▸ GIVEN PROBLEM
What lies from the line containing "add(head, 'gearbox_cover', gearboxCover(), BLACK_PLASTIC);" through the line containing "before = set(bpy.data.objects)"? Print exactly those lines, with both ends, and no others.

▸ INFORMATION PROVIDED

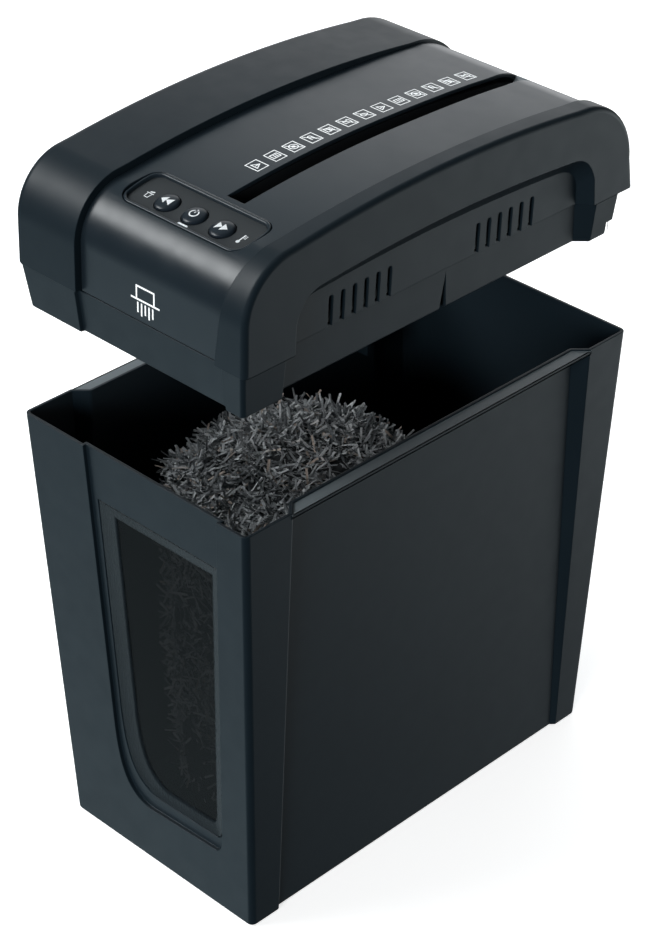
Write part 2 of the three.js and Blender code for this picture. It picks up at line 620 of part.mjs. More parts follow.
// ---------------------------------------------------------------- cutting unit
function cutterShaft(axle, offset, phase, [front, rear]) {
  const { disc, core, journal, start, pitch, width, count } = CUTTER;
  const profile = [[0, front], [journal, front], [journal, start - CUTTER_END], [core, start - CUTTER_END]];
  for (let i = 0; i < count; i += 1) {
    const y = start + offset + i * pitch;
    profile.push([core, y], [disc, y], [disc, y + width], [core, y + width]);
  }
  const end = start + count * pitch + CUTTER_END;
  profile.push([core, end], [journal, end], [journal, rear], [0, rear]);
  const geometry = turned(profile, 10);
  const position = geometry.getAttribute('position');
  for (let i = 0; i < position.count; i += 1) {
    const [x, y, z] = [position.getX(i), position.getY(i), position.getZ(i)];
    if (Math.hypot(x, z) > disc - 0.1) {
      const step = Math.round((Math.atan2(x, z) / (Math.PI * 2)) * 10) + 10;
      const row = Math.floor((y - start - offset + 0.5) / pitch);
      const hooked = (step + row + phase) % 5 === 0 ? (disc - HOOK_DROP) / disc : 1;
      position.setXYZ(i, x * hooked, y, z * hooked);
    }
  }
  return solid(geometry.translate(axle.x, 0, axle.z));
}

function gearShape(teeth, module, toothAngle, bore) {
  const pitch = (Math.PI * 2) / teeth;
  const tip = module * (teeth / 2 + 0.8);
  const root = module * (teeth / 2 - 1.15);
  const points = [];
  for (let i = 0; i < teeth; i += 1) {
    const middle = toothAngle + i * pitch;
    for (const [radius, turn] of [[root, -0.27], [tip, -0.12], [tip, 0.12], [root, 0.27]]) {
      const angle = middle + turn * pitch;
      points.push([radius * Math.cos(angle), radius * Math.sin(angle)]);
    }
  }
  const shape = outline(points);
  const hole = new THREE.Path();
  hole.absarc(0, 0, bore, 0, Math.PI * 2, true);
  shape.holes.push(new THREE.Path(hole.getPoints(5).slice(0, -1)));
  return shape;
}

function gear(axle, teeth, module, toothAngle, bore, along) {
  const [y0, y1] = along;
  const geometry = extrude(gearShape(teeth, module, toothAngle, bore), y1 - y0);
  return solid(geometry.rotateX(Math.PI / 2).translate(axle.x, y1, axle.z));
}

// tooth angle that puts a gap, not a tooth, towards `angle`
function gapAt(angle, teeth) {
  return angle + Math.PI / teeth;
}

function plateWithBores(corners, [y0, y1], bores) {
  let plate = prismY(outline(corners), [y0, y1]);
  for (const [axle, radius] of bores) {
    plate = plate.subtract(rodY(axle, radius, [y0 - 5, y1 + 5], 12));
  }
  return plate.subtract(block([SLOT.x - 10, SLOT.x + 10], [y0 - 5, y1 + 5], [15.6, REACH]));
}

const RODS = [{ x: -4.5, z: -14 }, { x: 62, z: -14 }, { x: -4.5, z: 15 }, { x: 62, z: 15 }];
const MOTOR_SCREWS = [{ x: MOTOR.x - 15, z: MOTOR.z }, { x: MOTOR.x + 15, z: MOTOR.z }];
const bushBores = [[CUTTER_A, 8.3], [CUTTER_B, 8.3]];
const rodBores = RODS.map((rod) => [rod, AXLE_BORE]);
const frontFace = [FRONT_PLATE, FRONT_PLATE + PLATE_THICK];
const rearFace = [REAR_PLATE, REAR_PLATE + PLATE_THICK];

add(head, 'cutter_shaft_a', cutterShaft(CUTTER_A, 0, 0, [-138, 133]), CUTTER_STEEL);
add(head, 'cutter_shaft_b', cutterShaft(CUTTER_B, CUTTER.pitch / 2, 2, [-112.5, 133]), CUTTER_STEEL);

const frontCorners = [[-77.2, -25], [67, -25], [67, 22], [40, 40], [-60, 40], [-77.2, 26]];
const rearCorners = [[-10, -20], [67, -20], [67, 22], [-10, 22]];
const frontBores = [...bushBores, ...rodBores, [MOTOR, 5], [SECOND_IDLER, AXLE_BORE], [FIRST_IDLER, AXLE_BORE],
  ...MOTOR_SCREWS.map((screw) => [screw, SCREW_HOLE])];
add(head, 'front_end_plate', plateWithBores(frontCorners, frontFace, frontBores), STEEL);
add(head, 'rear_end_plate', plateWithBores(rearCorners, rearFace, [...bushBores, ...rodBores]), STEEL);

for (const [name, plate] of [['front', frontFace], ['rear', rearFace]]) {
  for (const [letter, axle] of [['a', CUTTER_A], ['b', CUTTER_B]]) {
    const [y0, y1] = [plate[0] - 0.8, plate[1] + 0.8];
    const ring = [[JOURNAL_BORE, y0], [7.9, y0], [7.9, y1], [JOURNAL_BORE, y1], [JOURNAL_BORE, y0]];
    add(head, `${name}_bush_${letter}`, turnedY(axle, ring, 12), BRONZE);
  }
}
RODS.forEach((rod, i) => {
  add(head, `tie_rod_${i + 1}`, rodY(rod, PIN_RADIUS, [FRONT_PLATE - 2, REAR_PLATE + PLATE_THICK + 2], 8), STEEL);
});

// comb whose fingers lie between the discs and lift the strips off the shaft
function stripperComb(axle, side, offset) {
  const { start, pitch, width, count, disc, core } = CUTTER;
  const back = axle.x + side * (disc + 6.5);
  const front = axle.x + side * (disc + 0.7);
  const tip = axle.x + side * (core + 0.7);
  const points = [[back, start - 2], [front, start - 2]];
  for (let i = 0; i < count; i += 1) {
    const y = start + offset + i * pitch + width + 0.6;
    points.push([front, y], [tip, y], [tip, y + 3.2], [front, y + 3.2]);
  }
  const last = start + offset + count * pitch + 0.4;
  points.push([front, last], [back, last]);
  return prismZ(outline(points), [axle.z - 4, axle.z + 4]);
}

add(head, 'stripper_comb_a', stripperComb(CUTTER_A, -1, 0), BLACK_PLASTIC);
add(head, 'stripper_comb_b', stripperComb(CUTTER_B, 1, -CUTTER.pitch / 2), BLACK_PLASTIC);

// funnel from the slot down to the cutters, open at both ends
function throatGuide() {
  const { top, bottom, wideOuter, narrowOuter, wideInner, narrowInner } = THROAT;
  const funnel = (wide, narrow, margin) => outline([
    [SLOT.x - narrow / 2, bottom - margin],
    [SLOT.x + narrow / 2, bottom - margin],
    [SLOT.x + wide / 2, top + margin],
    [SLOT.x - wide / 2, top + margin],
  ]);
  const outer = prismY(funnel(wideOuter, narrowOuter, 0), [SLOT.front - 2, SLOT.rear + 2]);
  const inner = prismY(funnel(wideInner, narrowInner, 1), [SLOT.front, SLOT.rear]);
  const under = headSolid(PANEL.sunk + PANEL.thick + 0.4, [-REACH, REACH], -20);
  return outer.subtract(inner).intersect(under);
}

add(head, 'throat_guide', throatGuide(), BLACK_PLASTIC);
add(head, 'paper_sensor_emitter', block(SENSOR.emitter, SENSOR.span, SENSOR.level), BLACK_PLASTIC);
add(head, 'paper_sensor_receiver', block(SENSOR.receiver, SENSOR.span, SENSOR.level), BLACK_PLASTIC);

// ---------------------------------------------------------------- motor and gear train
const toSecond = angleTo(FIRST_IDLER, SECOND_IDLER);
const toCutter = angleTo(SECOND_IDLER, CUTTER_A);
const toFirst = angleTo(MOTOR, FIRST_IDLER);

function motorCan() {
  const { radius, wall, front, bore } = MOTOR_BODY;
  const profile = [[bore, front], [radius, front], [radius, MOTOR_REAR], [bore, MOTOR_REAR], [bore, MOTOR_REAR - wall],
    [radius - wall, MOTOR_REAR - wall], [radius - wall, front + wall], [bore, front + wall], [bore, front]];
  let can = turnedY(MOTOR, profile, 18);
  for (const screw of MOTOR_SCREWS) {
    can = can.subtract(rodY(screw, SCREW_HOLE, [front - 1, front + wall + 1], 8));
  }
  return can;
}

function motorRotor() {
  const { front } = MOTOR_BODY;
  const profile = [[0, -113], [2, -113], [2, front + 5], [5, front + 5], [5, front + 10], [16.5, front + 10],
    [16.5, front + 46], [7, front + 47], [7, front + 57], [2, front + 57], [2, MOTOR_REAR + 9],
    [0, MOTOR_REAR + 9]];
  return turnedY(MOTOR, profile, 12);
}

function magnet(fromDegrees, toDegrees) {
  const shape = new THREE.Shape();
  const [from, to] = [fromDegrees, toDegrees].map(THREE.MathUtils.degToRad);
  shape.absarc(0, 0, MAGNET_RING.outer, from, to, false);
  shape.absarc(0, 0, MAGNET_RING.inner, to, from, true);
  const points = shape.getPoints(5).map((p) => [p.x + MOTOR.x, p.y + MOTOR.z]);
  return prismY(outline(points), [MOTOR_BODY.front + 9, MOTOR_BODY.front + 47]);
}

function coolingFan() {
  const y0 = MOTOR_REAR + FAN.gap;
  let fan = rodY(MOTOR, FAN.hub, [y0, y0 + FAN.width], 10);
  for (let i = 0; i < FAN.blades; i += 1) {
    const blade = new THREE.BoxGeometry(14, 4.2, 1.4);
    const turn = (i * Math.PI * 2) / FAN.blades;
    blade.rotateX(0.5).translate(10.5, y0 + FAN.width / 2, 0).rotateY(turn).translate(MOTOR.x, 0, MOTOR.z);
    fan = fan.add(solid(blade));
  }
  return fan.subtract(rodY(MOTOR, ROTOR_BORE, [y0 - 1, y0 + FAN.width + 1], 10));
}

add(head, 'motor_can', motorCan(), STEEL);
add(head, 'motor_magnet_1', magnet(20, 160), MAGNET);
add(head, 'motor_magnet_2', magnet(200, 340), MAGNET);
add(head, 'motor_rotor', motorRotor(), COPPER_WOUND);
add(head, 'motor_fan', coolingFan(), BLACK_PLASTIC);
MOTOR_SCREWS.forEach((screw, i) => {
  const profile = [[0, FRONT_PLATE - 2.2], [3.2, FRONT_PLATE - 2.2], [3.2, FRONT_PLATE - GAP],
    [1.5, FRONT_PLATE - GAP], [1.5, FRONT_PLATE + 6.5], [0, FRONT_PLATE + 6.5]];
  add(head, `motor_screw_${i + 1}`, turnedY(screw, profile, 8), STEEL);
});

// two gears cut on one hub; `driven` meets the gear before and `driver` the gear after
function idler(axle, before, fromAngle, beforePlane, after, toAngle, afterPlane) {
  const bore = AXLE_BORE;
  const wide = gear(axle, before.driven, before.module, gapAt(fromAngle + Math.PI, before.driven), bore, beforePlane);
  const small = gear(axle, after.driver, after.module, toAngle, bore, afterPlane);
  const ends = [...beforePlane, ...afterPlane];
  const hubSpan = [Math.min(...ends), Math.max(...ends)];
  const hub = rodY(axle, 4.3, hubSpan, 12).subtract(rodY(axle, bore, [hubSpan[0] - 1, hubSpan[1] + 1], 12));
  return wide.add(small).add(hub);
}

const firstIdler = idler(FIRST_IDLER, STAGE_1, toFirst, PLANE_1, STAGE_2, toSecond, PLANE_3);
const secondIdler = idler(SECOND_IDLER, STAGE_2, toSecond, PLANE_3, STAGE_3, toCutter, PLANE_2);
const finalAngle = gapAt(toCutter + Math.PI, STAGE_3.driven);
add(head, 'motor_pinion', gear(MOTOR, STAGE_1.driver, STAGE_1.module, toFirst, ROTOR_BORE, PLANE_1), STEEL);
add(head, 'first_idler_gear', firstIdler, NYLON);
add(head, 'second_idler_gear', secondIdler, NYLON);
const finalGear = gear(CUTTER_A, STAGE_3.driven, STAGE_3.module, finalAngle, JOURNAL_BORE, PLANE_2);
const syncGap = gapAt(Math.PI, SYNC.teeth);
add(head, 'final_gear', finalGear, NYLON);
add(head, 'sync_gear_a', gear(CUTTER_A, SYNC.teeth, SYNC.module, 0, JOURNAL_BORE, PLANE_1), STEEL);
add(head, 'sync_gear_b', gear(CUTTER_B, SYNC.teeth, SYNC.module, syncGap, JOURNAL_BORE, PLANE_1), STEEL);

const pinSpan = [GEARBOX_COVER[0] - 1, FRONT_PLATE + PLATE_THICK];
add(head, 'first_idler_pin', rodY(FIRST_IDLER, PIN_RADIUS, [pinSpan[0], pinSpan[1] - 0.2], 10), STEEL);
add(head, 'second_idler_pin', rodY(SECOND_IDLER, PIN_RADIUS, pinSpan, 10), STEEL);

function gearboxCover() {
  const corners = [[-64, -24], [40, -24], [40, 24], [12, 40], [-50, 42], [-64, 30]];
  let cover = prismY(outline(corners), GEARBOX_COVER);
  for (const [axle, radius] of [[CUTTER_A, JOURNAL_BORE], [FIRST_IDLER, AXLE_BORE], [SECOND_IDLER, AXLE_BORE]]) {
    cover = cover.subtract(rodY(axle, radius, [-REACH, REACH], 12));
  }
  return cover;
}

add(head, 'gearbox_cover', gearboxCover(), BLACK_PLASTIC);

// ---------------------------------------------------------------- electrics
add(head, 'motor_capacitor', block(CAPACITOR.x, CAPACITOR.y, CAPACITOR.z), BLACK_PLASTIC);

const plungerProfile = [[0, -32.6], [1.2, -32.6], [2, -31.6], [2, -26], [3.4, -26], [3.4, -24.8], [1.2, -24.8],
  [1.2, -20], [0, -20]];
add(head, 'interlock_plunger', turnedZ(PLUNGER, plungerProfile, 10), BLACK_PLASTIC);
add(head, 'interlock_switch', block(INTERLOCK_SWITCH.x, INTERLOCK_SWITCH.y, INTERLOCK_SWITCH.z), BLACK_PLASTIC);

export default shredder;
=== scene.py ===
"""Looks of a slim paper shredder: a cutting head held up over its tapered waste bin."""

import json
import math
import random

import bmesh
import bpy
from mathutils import Matrix, Vector, noise


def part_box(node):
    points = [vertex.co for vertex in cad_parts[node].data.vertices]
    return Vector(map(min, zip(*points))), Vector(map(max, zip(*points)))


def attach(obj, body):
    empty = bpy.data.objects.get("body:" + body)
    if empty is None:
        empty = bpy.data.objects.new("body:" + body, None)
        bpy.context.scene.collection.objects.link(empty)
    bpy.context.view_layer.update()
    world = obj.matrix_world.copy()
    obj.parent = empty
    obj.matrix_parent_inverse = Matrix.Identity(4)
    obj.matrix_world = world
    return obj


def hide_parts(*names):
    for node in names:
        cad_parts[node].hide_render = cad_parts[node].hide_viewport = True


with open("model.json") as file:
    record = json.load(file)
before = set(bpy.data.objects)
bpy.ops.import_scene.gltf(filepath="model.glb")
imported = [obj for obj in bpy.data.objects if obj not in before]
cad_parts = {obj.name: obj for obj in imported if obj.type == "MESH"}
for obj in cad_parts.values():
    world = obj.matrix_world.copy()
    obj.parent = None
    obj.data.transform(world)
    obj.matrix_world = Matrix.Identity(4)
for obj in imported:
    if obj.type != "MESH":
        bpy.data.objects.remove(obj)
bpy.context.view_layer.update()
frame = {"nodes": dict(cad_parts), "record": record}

bl_info = {
    "name": "Paper shredder",
    "version": (1, 0, 0),
    "blender": (4, 5, 0),
    "location": "3D View > Sidebar > Shredder",
    "description": "Builds the shells, window, shreds, controls and finishes of a paper shredder",
    "category": "Add Mesh",
}

# ---------------------------------------------------------------- driving dimensions, in millimetres
MM = 0.001
REACH = 400.0  # longer than the whole object, for cutting right through


def box_mm(node):
    low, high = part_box(node)
    return low / MM, high / MM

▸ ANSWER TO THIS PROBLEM
add(head, 'gearbox_cover', gearboxCover(), BLACK_PLASTIC);

// ---------------------------------------------------------------- electrics
add(head, 'motor_capacitor', block(CAPACITOR.x, CAPACITOR.y, CAPACITOR.z), BLACK_PLASTIC);

const plungerProfile = [[0, -32.6], [1.2, -32.6], [2, -31.6], [2, -26], [3.4, -26], [3.4, -24.8], [1.2, -24.8],
  [1.2, -20], [0, -20]];
add(head, 'interlock_plunger', turnedZ(PLUNGER, plungerProfile, 10), BLACK_PLASTIC);
add(head, 'interlock_switch', block(INTERLOCK_SWITCH.x, INTERLOCK_SWITCH.y, INTERLOCK_SWITCH.z), BLACK_PLASTIC);

export default shredder;
=== scene.py ===
"""Looks of a slim paper shredder: a cutting head held up over its tapered waste bin."""

import json
import math
import random

import bmesh
import bpy
from mathutils import Matrix, Vector, noise


def part_box(node):
    points = [vertex.co for vertex in cad_parts[node].data.vertices]
    return Vector(map(min, zip(*points))), Vector(map(max, zip(*points)))


def attach(obj, body):
    empty = bpy.data.objects.get("body:" + body)
    if empty is None:
        empty = bpy.data.objects.new("body:" + body, None)
        bpy.context.scene.collection.objects.link(empty)
    bpy.context.view_layer.update()
    world = obj.matrix_world.copy()
    obj.parent = empty
    obj.matrix_parent_inverse = Matrix.Identity(4)
    obj.matrix_world = world
    return obj


def hide_parts(*names):
    for node in names:
        cad_parts[node].hide_render = cad_parts[node].hide_viewport = True


with open("model.json") as file:
    record = json.load(file)
before = set(bpy.data.objects)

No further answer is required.